The whole course of the story was conceived by the author in terms suggestive of physics and dynamics. Each step in the plot represents the balance and reaction of forces expressible almost in algebraic formulas. Many readers have been impressed with the strong scientific coloring of Hardy’s mind: with his tendency to view both external nature and the human heart with the sharpness and hard precision of a naturalist, and to record the phenomena observed with some of the abstractness of the summarizing philosopher.

The division of a novel into parts is always a significant indication of an author’s interest in the logical massing of his material, in the larger architectonics of his work. It is very little used by novelists like Dickens; very much used by novelists like George Eliot, Victor Hugo, Henry James, and . . . Mr. Walpole. It generally implies a bias for the “dramatic,” in so far as it involves the grouping of the subject-matter around certain characters or great moments in the action, as that of a play is grouped in the several acts. In The Native this is especially notable.

These five books are like the five acts of a classic play. And in each book the scenes are largely grouped around certain points in time so as to suggest the classic continuity within the several acts.

What we are concerned with here is the unity of tone—the steadiness with which the heath makes us feel its dark and overshadowing presence, so that men and women are but slight figures in a giant landscape, the insect-fauna of its somber flora. Mr. Hardy was bold enough to begin this grave history with an entire chapter devoted to a description of the heath at twilight; and his choice of a title for the second chapter but serves to signalize the littleness and frailty of man upon the great stage of inhospitable nature: “Humanity appears upon the scene, hand in hand with trouble.” It is very quietly and without word or gesture that humanity makes its appearance, like a slow-moving shadow.

It is thus that Egdon takes its place as the dominating force of the tragedy, as well as its appropriate and impressive setting. So that the unity of place, in itself an artistic value, is but the counterpart of a unity of action rooted and bedded in a precious oneness of theme. Instead of being, as in Far from the Madding Crowd, brought together arbitrarily to make out the prescribed materials of a novel, plot and setting here are one, growing equally and simultaneously out of the dramatic idea expressed in the title. For the first—and almost for the last—time in the work of Hardy, the discriminating reader is delighted with the complete absence of mechanical contrivance. Contrivance there is as never before in his work, the loving contrivance of an artist bent on making everything right in an orderly composition; the long-range contrivance of an architect concerned to have every part in place in an edifice that shall stand well based and well proportioned, with meaning in every line.

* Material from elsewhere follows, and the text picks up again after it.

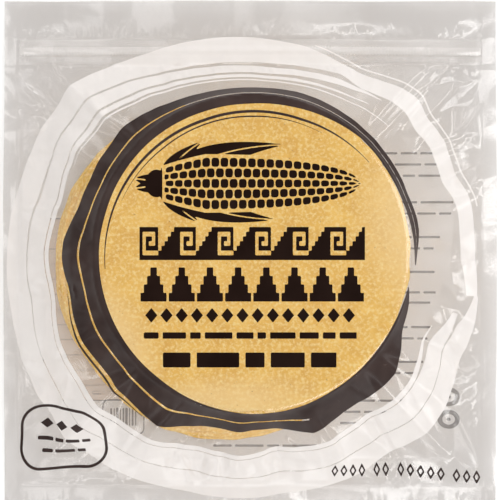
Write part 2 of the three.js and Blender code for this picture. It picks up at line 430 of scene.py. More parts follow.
def crumple(film, seed, share):
    """Folds from handling: spokes round the stack, facets in the margins and soft dents."""
    rng = np.random.default_rng(seed)
    field = np.zeros_like(film.x)
    # long folds that run out from the stack
    for turn in np.linspace(0, 2 * math.pi, 26, endpoint=False):
        angle = turn + rng.uniform(-0.08, 0.08)
        radius = rng.uniform(88, 106)
        x = TOP_CENTRE[0] + radius * math.cos(angle)
        y = TOP_CENTRE[1] + radius * math.sin(angle)
        add_kite(film, field, x, y, angle + rng.uniform(-0.3, 0.3), rng.uniform(26, 52),
                 rng.uniform(8, 16), rng.choice([-1, 1]) * rng.uniform(0.4, 1.1) * share,
                 rng.uniform(0.25, 0.75), rng.uniform(-0.6, 0.6))
    # facets of all directions in the margins
    for _ in range(150):
        x = rng.uniform(-HALF_X, HALF_X)
        y = rng.uniform(-HALF_Y, HALF_Y)
        length = rng.uniform(8, 28)
        add_kite(film, field, x, y, rng.uniform(0, math.pi), length, length * rng.uniform(0.25, 0.55),
                 rng.choice([-1, 1]) * length * rng.uniform(0.012, 0.034) * share, rng.uniform(0.2, 0.8),
                 rng.uniform(-0.7, 0.7))
    dents = smooth(rng.normal(0, 1, film.x.shape), 8.0)
    return field + dents / dents.std() * 0.22 * share


def crinkle_rows(film, seed):
    """Short upright creases along the press seal and the bottom seal."""
    rng = np.random.default_rng(seed)
    field = np.zeros_like(film.x)
    x = -HALF_X + SIDE_SEAL + 2
    while x < HALF_X - SIDE_SEAL - 2:
        size = rng.uniform(0.5, 1.6)
        add_kite(film, field, x, ZIP_TOP + 1.5 + 2.4 * size, math.pi / 2 + rng.uniform(-0.35, 0.35),
                 5.5 * size, 3.0 * size, 0.42 * size, rng.uniform(0.2, 0.4), rng.uniform(-0.6, 0.6))
        size = rng.uniform(0.5, 1.6)
        add_kite(film, field, x + rng.uniform(-3, 3), ZIP_TOP - ZIP_DEPTH - 1.0 - 2.8 * size,
                 math.pi / 2 + rng.uniform(-0.6, 0.6), 7.0 * size, 3.4 * size, 0.46 * size,
                 rng.uniform(0.6, 0.8), rng.uniform(-0.7, 0.7))
        x += rng.uniform(3.0, 6)
    x = -HALF_X + 3
    while x < HALF_X - 3:
        add_kite(film, field, x, -HALF_Y + rng.uniform(1, 4), math.pi / 2 + rng.uniform(-0.12, 0.12),
                 rng.uniform(9, 15), rng.uniform(2.5, 6), rng.choice([-1, 1]) * rng.uniform(0.12, 0.4),
                 rng.uniform(0.3, 0.7), rng.uniform(-0.6, 0.6))
        x += rng.uniform(2.5, 8)
    return field


# The open strip beyond the press seal lies in soft upright waves: places across it, the slope at each
HEADER_SLOPES = [
    (-120, 0.02), (-112, -0.06), (-92, -0.03), (-88, 0.16), (-73, 0.13), (-70, -0.03), (-60, -0.02),
    (-57, 0.1), (-38, 0.1), (-34, -0.02), (-18, 0.0), (-14, 0.12), (-10, 0.05), (-6, -0.12),
    (2, -0.02), (8, 0.1), (17, 0.02), (22, -0.04), (52, -0.04), (58, 0.12), (100, 0.12),
    (108, -0.15), (115, -0.05), (120, 0.1)]


def header_waves(film):
    places, slopes = zip(*HEADER_SLOPES)
    slope = np.interp(film.xs, places, slopes)
    wave = np.cumsum(slope) * (film.xs[1] - film.xs[0])
    wave -= np.interp(film.xs, [-HALF_X, HALF_X], [wave[0], wave[-1]])
    return ease(film.y, ZIP_TOP + 0.5, ZIP_TOP + 10) * wave[None, :]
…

The determinist may be equally impressed with the helplessness of man in the grip of strange forces, physical and psychical. But he is distinguished from the fatalist by his concern with the causes that are the links in the chain of necessity. Determinism is the scientific counterpart of fatalism, and throws more light on destiny by virtue of its diligence in the searching out of natural law. Mr. Hardy is rather a determinist than a fatalist. When he speaks most directly and unmistakably for himself, it is to insist on the universal working of the laws of cause and effect.

The point in which determinism and fatalism agree is the helplessness of the individual will against the will in things. Only the determinist conceives the will in things as the sum of the natural forces with which we have to cope, whereas the fatalist tends to a more religious interpretation of that will as truly and literally a will, an arbitrary power, a personal force like our own. Sometimes Mr. Hardy allows his characters the bitter comfort of that personal interpretation.

What gives rise to such notions is the ironic discrepancy between what we seek and what we secure, between what we do and what follows from it. We have control of so very few of the factors that go to determine our fortunes that we can hardly help imagining behind the scene a capricious and malignant contriver of contretemps.